4. Reputation damage
In today's online world, reputation matters. But it can be destroyed in an instant thanks to fake reviews, false social media accounts or corporate identity theft.
Companies House deals with 50 to 100 cases of the latter each month, due to unauthorised changes to a registered office address or officers' personal details. This can then become the impetus for further fraud such as loan applications.
How to avoid Reputation Damage
Registering the right domain name, Facebook page and Twitter account can ensure your company brand is not faked by others in order to steal money, customers or hit your reputation.

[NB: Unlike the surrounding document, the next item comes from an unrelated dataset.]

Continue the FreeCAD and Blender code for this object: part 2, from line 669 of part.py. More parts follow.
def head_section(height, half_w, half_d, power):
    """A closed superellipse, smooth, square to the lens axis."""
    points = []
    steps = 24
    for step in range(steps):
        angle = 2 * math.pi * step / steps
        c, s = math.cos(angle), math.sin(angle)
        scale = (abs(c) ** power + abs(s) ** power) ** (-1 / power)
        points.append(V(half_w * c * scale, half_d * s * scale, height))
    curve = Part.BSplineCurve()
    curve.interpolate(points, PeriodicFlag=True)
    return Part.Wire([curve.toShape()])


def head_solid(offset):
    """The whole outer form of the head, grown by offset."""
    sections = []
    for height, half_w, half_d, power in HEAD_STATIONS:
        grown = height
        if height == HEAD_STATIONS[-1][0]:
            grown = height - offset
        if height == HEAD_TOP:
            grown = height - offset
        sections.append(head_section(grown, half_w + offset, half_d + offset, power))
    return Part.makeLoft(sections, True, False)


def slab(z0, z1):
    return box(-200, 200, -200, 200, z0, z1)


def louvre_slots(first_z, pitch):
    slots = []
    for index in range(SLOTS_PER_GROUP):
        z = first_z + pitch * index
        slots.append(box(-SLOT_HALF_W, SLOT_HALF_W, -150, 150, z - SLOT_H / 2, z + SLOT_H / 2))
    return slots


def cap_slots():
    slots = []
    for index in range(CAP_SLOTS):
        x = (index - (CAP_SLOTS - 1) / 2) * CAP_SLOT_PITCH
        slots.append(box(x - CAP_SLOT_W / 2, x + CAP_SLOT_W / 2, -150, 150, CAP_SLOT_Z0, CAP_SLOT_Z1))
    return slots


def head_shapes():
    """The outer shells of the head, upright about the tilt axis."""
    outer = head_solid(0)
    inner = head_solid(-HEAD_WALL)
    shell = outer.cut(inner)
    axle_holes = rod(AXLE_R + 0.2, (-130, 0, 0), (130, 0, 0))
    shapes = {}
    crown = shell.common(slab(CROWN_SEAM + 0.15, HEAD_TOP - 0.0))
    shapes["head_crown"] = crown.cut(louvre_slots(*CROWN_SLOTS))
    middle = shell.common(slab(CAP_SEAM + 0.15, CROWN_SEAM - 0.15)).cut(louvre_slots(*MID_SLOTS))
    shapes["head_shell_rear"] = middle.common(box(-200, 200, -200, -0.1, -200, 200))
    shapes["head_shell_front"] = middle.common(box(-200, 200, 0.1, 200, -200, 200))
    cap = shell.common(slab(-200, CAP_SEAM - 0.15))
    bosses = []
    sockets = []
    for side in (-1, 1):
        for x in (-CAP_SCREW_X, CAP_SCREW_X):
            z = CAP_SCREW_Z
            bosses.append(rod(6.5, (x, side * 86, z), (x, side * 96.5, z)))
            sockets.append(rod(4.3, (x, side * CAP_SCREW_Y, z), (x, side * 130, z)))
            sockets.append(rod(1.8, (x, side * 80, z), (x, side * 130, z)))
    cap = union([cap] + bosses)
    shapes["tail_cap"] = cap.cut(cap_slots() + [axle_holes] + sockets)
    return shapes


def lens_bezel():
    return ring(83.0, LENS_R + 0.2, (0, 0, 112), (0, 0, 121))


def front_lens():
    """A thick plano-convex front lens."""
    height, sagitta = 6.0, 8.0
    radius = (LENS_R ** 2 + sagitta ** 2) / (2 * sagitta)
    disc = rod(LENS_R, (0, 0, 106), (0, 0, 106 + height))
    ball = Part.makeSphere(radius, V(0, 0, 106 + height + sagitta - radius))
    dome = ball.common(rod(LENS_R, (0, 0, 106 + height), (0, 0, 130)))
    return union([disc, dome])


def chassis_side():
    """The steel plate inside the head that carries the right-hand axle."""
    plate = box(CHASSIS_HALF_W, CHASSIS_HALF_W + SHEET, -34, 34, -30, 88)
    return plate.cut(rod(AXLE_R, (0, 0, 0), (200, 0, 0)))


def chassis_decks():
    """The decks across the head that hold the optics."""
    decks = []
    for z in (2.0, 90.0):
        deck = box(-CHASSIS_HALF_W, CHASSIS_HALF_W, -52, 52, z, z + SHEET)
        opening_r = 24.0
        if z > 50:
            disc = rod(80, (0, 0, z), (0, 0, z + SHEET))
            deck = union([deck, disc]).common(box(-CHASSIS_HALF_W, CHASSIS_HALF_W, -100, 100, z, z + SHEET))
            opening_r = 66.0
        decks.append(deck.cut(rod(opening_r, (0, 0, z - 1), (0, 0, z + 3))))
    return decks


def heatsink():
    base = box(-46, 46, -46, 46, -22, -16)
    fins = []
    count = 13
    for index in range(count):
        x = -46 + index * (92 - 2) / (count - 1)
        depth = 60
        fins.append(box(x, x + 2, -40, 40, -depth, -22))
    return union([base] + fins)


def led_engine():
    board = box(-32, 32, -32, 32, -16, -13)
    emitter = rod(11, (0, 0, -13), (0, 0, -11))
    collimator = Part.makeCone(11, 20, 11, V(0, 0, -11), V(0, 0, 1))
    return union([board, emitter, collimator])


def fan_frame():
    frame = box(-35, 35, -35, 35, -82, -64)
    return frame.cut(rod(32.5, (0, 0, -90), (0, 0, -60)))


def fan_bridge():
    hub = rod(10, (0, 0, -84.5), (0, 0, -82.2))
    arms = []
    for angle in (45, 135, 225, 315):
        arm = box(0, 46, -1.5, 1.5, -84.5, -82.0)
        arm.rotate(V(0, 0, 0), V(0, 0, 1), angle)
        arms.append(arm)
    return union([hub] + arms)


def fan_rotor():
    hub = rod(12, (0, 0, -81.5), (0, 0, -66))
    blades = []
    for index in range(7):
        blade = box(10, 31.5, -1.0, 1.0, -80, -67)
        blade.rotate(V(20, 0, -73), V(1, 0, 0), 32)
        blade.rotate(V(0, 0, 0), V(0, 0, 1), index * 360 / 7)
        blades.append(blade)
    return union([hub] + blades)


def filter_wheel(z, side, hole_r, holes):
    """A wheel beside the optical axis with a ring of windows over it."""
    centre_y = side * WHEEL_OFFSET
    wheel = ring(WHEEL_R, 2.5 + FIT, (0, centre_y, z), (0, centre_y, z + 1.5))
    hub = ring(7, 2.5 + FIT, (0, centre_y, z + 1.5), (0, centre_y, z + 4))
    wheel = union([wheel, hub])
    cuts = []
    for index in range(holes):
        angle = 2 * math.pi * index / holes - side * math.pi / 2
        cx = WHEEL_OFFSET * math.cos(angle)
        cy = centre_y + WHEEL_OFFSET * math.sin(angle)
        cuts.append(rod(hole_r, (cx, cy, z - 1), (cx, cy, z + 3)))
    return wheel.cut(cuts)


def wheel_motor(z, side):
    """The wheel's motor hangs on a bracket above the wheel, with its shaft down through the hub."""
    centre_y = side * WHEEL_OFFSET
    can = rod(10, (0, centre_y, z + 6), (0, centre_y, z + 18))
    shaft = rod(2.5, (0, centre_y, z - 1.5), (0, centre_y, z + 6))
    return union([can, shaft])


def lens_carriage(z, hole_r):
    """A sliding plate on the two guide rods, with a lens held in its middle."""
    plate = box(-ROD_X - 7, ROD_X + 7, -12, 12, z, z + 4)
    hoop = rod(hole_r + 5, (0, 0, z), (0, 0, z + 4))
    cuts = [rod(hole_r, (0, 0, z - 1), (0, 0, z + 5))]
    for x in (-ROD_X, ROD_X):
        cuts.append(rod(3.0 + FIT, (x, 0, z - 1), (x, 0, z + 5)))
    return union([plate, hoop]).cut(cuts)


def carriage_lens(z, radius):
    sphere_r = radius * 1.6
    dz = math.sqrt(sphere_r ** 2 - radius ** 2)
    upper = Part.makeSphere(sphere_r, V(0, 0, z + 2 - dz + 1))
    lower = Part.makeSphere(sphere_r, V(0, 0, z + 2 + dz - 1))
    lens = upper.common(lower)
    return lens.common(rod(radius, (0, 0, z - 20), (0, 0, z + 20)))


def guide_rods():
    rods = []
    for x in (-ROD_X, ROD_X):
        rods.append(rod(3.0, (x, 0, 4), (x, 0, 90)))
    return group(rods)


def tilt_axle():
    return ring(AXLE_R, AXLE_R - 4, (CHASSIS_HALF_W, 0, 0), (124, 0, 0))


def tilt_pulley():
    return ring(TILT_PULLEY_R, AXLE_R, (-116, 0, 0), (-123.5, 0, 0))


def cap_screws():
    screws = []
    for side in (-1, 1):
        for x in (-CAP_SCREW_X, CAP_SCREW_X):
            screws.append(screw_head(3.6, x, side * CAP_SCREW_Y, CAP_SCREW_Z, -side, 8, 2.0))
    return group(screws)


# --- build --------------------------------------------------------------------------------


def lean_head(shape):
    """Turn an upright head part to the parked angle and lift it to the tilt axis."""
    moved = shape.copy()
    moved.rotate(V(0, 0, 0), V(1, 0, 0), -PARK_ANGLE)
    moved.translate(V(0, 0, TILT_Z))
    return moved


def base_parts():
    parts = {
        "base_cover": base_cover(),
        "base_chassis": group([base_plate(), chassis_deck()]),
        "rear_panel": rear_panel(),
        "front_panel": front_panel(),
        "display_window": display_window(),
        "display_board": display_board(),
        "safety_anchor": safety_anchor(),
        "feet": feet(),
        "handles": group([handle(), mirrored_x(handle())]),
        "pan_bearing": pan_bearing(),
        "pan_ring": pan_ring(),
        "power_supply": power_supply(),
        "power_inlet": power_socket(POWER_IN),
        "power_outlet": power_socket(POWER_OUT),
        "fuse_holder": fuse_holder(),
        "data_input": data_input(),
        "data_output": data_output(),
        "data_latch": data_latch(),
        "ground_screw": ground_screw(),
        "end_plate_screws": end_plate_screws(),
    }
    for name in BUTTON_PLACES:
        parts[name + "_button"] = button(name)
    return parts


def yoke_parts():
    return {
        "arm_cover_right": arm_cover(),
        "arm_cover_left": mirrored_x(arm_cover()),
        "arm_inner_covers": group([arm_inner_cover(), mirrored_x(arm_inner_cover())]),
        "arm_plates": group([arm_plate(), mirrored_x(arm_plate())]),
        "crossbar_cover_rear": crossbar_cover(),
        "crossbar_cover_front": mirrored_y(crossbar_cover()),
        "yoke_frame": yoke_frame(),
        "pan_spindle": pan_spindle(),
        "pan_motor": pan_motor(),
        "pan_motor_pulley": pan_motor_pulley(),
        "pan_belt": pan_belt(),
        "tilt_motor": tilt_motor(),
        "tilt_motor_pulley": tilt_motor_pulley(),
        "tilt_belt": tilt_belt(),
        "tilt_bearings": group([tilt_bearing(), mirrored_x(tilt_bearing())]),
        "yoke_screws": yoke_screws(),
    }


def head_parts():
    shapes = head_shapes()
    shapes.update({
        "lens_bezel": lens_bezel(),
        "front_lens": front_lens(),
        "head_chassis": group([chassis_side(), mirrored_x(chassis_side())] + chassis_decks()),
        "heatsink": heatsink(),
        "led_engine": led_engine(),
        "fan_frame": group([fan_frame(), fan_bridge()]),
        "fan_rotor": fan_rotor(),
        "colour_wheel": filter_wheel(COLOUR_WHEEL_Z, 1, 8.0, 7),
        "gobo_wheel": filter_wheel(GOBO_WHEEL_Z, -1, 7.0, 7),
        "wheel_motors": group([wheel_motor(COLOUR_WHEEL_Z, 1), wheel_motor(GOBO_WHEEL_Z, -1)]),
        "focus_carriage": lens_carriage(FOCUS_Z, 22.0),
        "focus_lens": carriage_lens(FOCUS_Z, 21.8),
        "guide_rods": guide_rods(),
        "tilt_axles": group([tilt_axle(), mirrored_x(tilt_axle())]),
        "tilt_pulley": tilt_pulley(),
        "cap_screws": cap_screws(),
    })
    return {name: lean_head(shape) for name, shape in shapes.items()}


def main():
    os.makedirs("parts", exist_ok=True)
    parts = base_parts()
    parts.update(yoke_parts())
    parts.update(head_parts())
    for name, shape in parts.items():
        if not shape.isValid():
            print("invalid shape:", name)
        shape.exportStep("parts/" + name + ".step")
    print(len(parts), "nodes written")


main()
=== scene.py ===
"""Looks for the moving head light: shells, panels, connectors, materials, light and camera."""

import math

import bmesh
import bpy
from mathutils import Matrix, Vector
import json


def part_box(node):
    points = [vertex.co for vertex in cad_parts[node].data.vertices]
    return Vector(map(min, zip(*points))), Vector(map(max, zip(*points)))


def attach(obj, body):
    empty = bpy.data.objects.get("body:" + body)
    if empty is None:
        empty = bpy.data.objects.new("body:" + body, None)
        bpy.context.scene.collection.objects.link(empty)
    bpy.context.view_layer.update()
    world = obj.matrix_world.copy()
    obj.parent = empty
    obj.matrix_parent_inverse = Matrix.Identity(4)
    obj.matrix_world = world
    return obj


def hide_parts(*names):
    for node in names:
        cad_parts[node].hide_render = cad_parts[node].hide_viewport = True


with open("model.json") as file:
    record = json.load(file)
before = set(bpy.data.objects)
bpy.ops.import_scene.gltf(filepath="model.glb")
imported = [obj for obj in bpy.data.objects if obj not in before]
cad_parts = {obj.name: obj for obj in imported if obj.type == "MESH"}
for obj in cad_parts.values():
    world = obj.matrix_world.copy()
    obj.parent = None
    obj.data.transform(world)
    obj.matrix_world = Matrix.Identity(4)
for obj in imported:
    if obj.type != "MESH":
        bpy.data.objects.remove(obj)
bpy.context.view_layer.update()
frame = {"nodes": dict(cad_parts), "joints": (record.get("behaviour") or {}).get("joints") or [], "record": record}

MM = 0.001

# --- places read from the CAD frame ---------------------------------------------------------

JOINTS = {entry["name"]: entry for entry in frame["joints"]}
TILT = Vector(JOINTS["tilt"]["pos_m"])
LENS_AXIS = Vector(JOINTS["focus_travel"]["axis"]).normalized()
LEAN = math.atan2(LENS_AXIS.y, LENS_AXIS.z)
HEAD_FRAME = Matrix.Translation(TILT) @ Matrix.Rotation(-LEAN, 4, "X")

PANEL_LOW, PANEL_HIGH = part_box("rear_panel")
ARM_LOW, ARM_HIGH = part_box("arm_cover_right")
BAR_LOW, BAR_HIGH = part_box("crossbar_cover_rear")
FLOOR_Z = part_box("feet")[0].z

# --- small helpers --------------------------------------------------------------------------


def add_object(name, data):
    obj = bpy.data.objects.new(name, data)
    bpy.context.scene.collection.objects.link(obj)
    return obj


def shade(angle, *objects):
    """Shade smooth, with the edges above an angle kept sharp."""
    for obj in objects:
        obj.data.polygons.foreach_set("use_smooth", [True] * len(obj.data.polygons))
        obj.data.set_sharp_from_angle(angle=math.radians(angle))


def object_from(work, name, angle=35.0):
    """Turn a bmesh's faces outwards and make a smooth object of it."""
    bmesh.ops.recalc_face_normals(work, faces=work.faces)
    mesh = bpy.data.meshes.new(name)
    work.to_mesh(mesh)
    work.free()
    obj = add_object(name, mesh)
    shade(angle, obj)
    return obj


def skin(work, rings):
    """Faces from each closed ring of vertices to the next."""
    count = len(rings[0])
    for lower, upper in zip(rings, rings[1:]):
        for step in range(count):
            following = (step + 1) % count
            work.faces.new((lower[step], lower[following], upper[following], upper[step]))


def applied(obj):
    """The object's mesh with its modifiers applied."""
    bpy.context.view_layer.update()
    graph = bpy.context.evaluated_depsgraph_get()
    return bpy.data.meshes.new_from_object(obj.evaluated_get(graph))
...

Policies should also be implemented to ensure employees manage company and personal social media accounts responsibly. Subscribing to social media monitoring systems such as Hootsuite can highlight problems as they arise by registering keyword searches.
5. Employee Fraud
According to Cifas, recorded internal frauds rose by 18% in 2014. These included theft of data by staff, fraud committed by employees on customer accounts, employee application fraud or false expense claims. All leave a company at risk of direct financial loss, fines or even legal action.
“Fraud is not just about remote attacks – some of the most dangerous threats can come from within,” Simon Dukes, cifas chief executive, says. “Internal fraud costs huge amounts in money, reputation and employee morale.”
How to avoid Employee Fraud
Rachael Tiffen, head of the CIPFA Counter Fraud Centre, suggests a zero tolerance anti-fraud policy from the top down is key to preventing this happening, while escalating strong paper and electronic processes and regular auditing can help businesses quickly identify issues.
- They say prevention is better than cure and in the case of business scams, this couldn't be truer. The Metropolitan Police has prepared a guide full of useful tips and guidance which should make interesting and important reading for businesses of all shapes and sizes.
- Also, Cifas maintains a national database allowing member companies to share confirmed fraud to prevent it happening to others. In 2014, this prevented £1bn of losses.